Gradient Boosted Tree
- Train MSE: 0.120
- Test MSE: 0.706 (lowest)
- Interpretation: Sequential boosting captures complex patterns with controlled regularization, achieving the best predictive performance and modest overfit.

Overfitting Analysis

Model	Train MSE	Test MSE	Abs.

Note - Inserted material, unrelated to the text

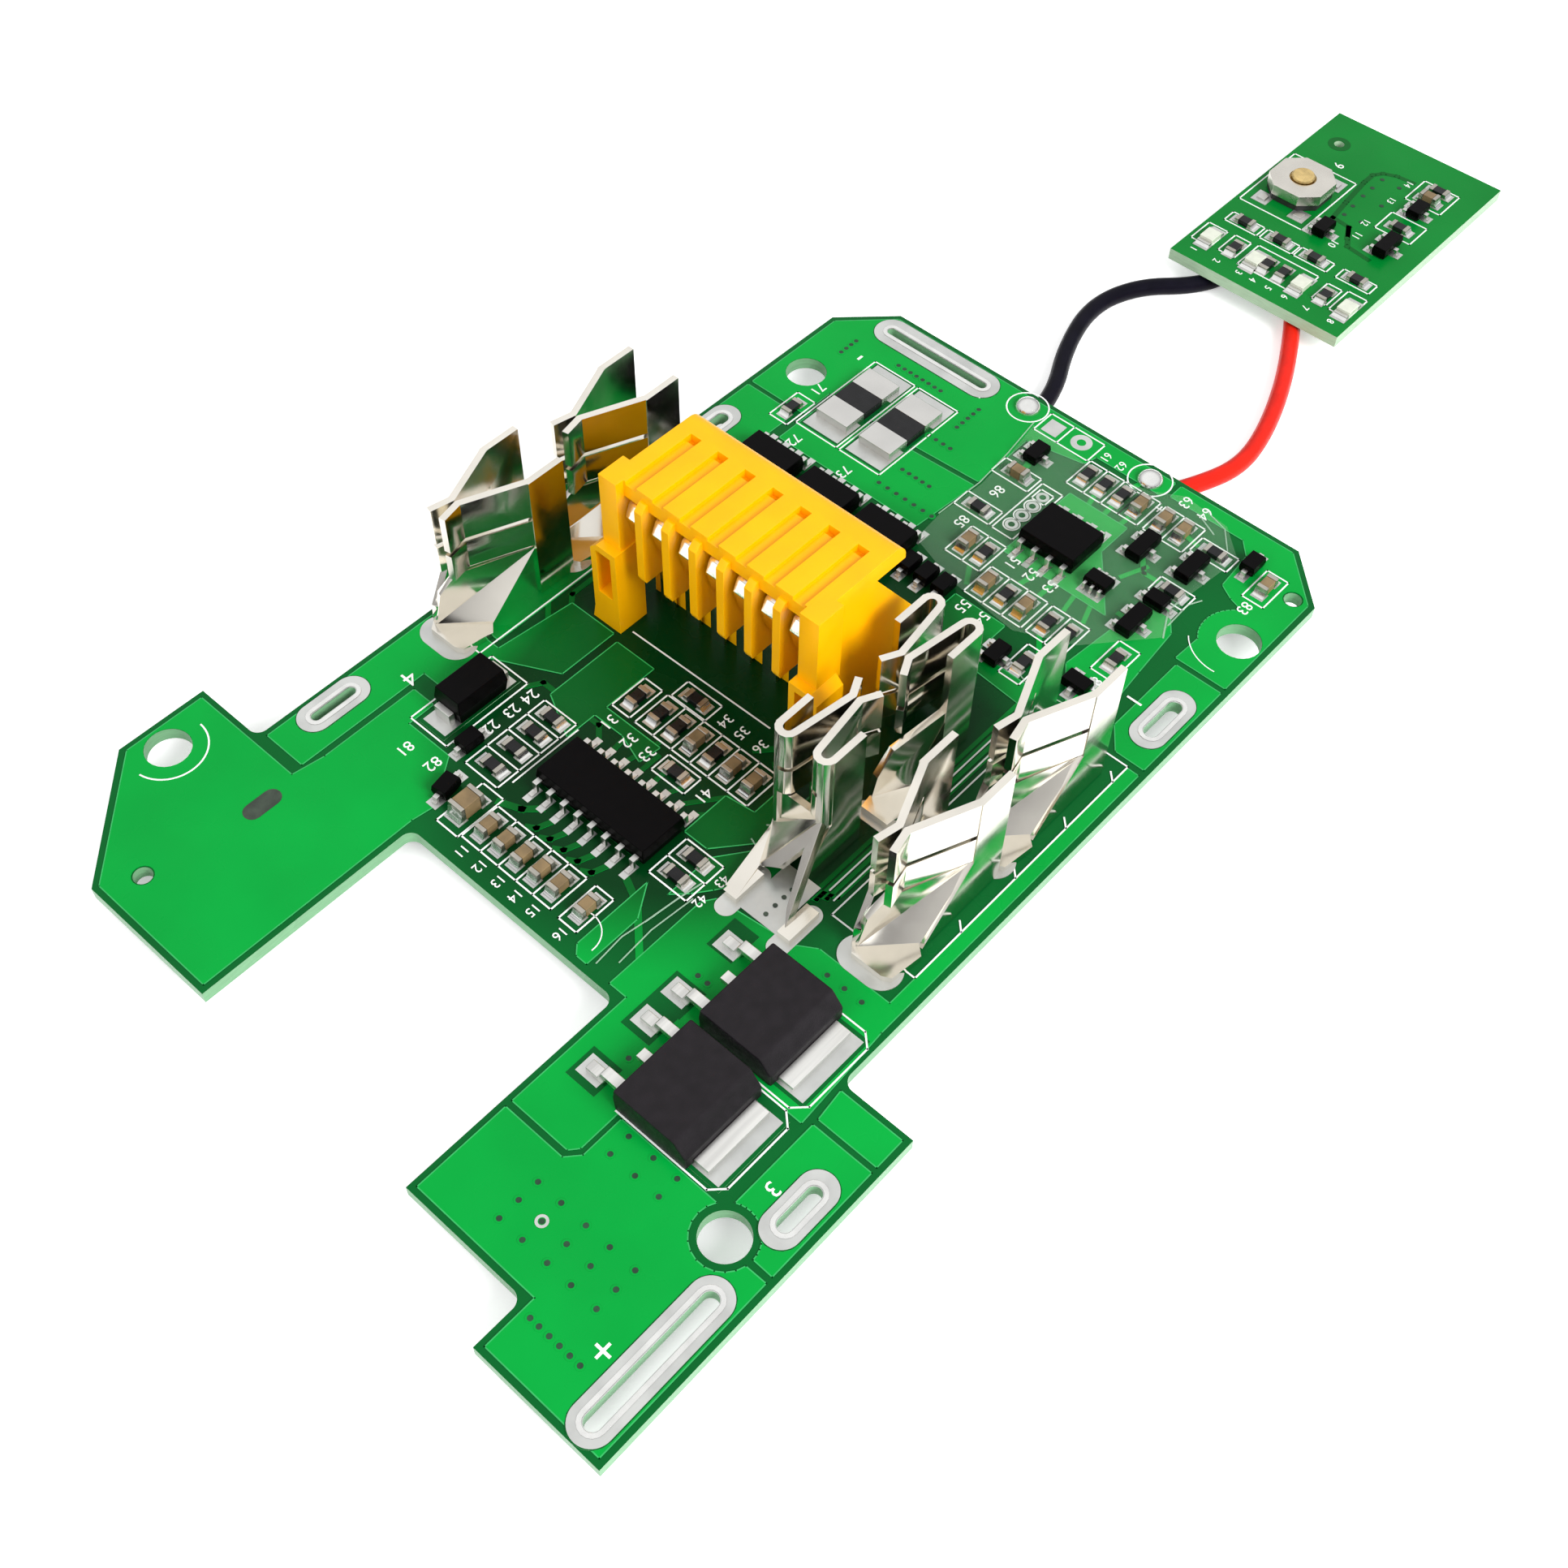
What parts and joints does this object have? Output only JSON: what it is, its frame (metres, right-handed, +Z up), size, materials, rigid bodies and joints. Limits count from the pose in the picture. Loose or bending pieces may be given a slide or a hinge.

Difference (Test – Train)
Regression tree (no depth limit)	0.092	6.154	6.062
Regression tree (max_depth = 3)	3.616	7.208	3.592
CV‑pruned tree	0.210	5.972	5.762
Random forest	0.329	3.332	3.003
Gradient boosted tree	0.120	0.706	0.586

Overfit severity can be gauged by the gap between Train and Test MSE:
- Unrestricted tree: gap ≈ 6.062 → very high overfit
- Pruned tree: gap ≈ 5.762 → still substantial overfit
- Random forest: gap ≈ 3.003 → moderate overfit
- Gradient boosted tree: gap ≈ 0.586 → low overfit
Underfitting is evident in the shallow tree (max_depth = 3), which shows both high train and test error.

Overfitting Summary:
- Single trees either overfit (no limit) or underfit (too shallow).
- Pruning helps but does not eliminate overfitting entirely.
- Ensembles (random forest and boosting), particularly boosting, shows a minimal overfit on the test set.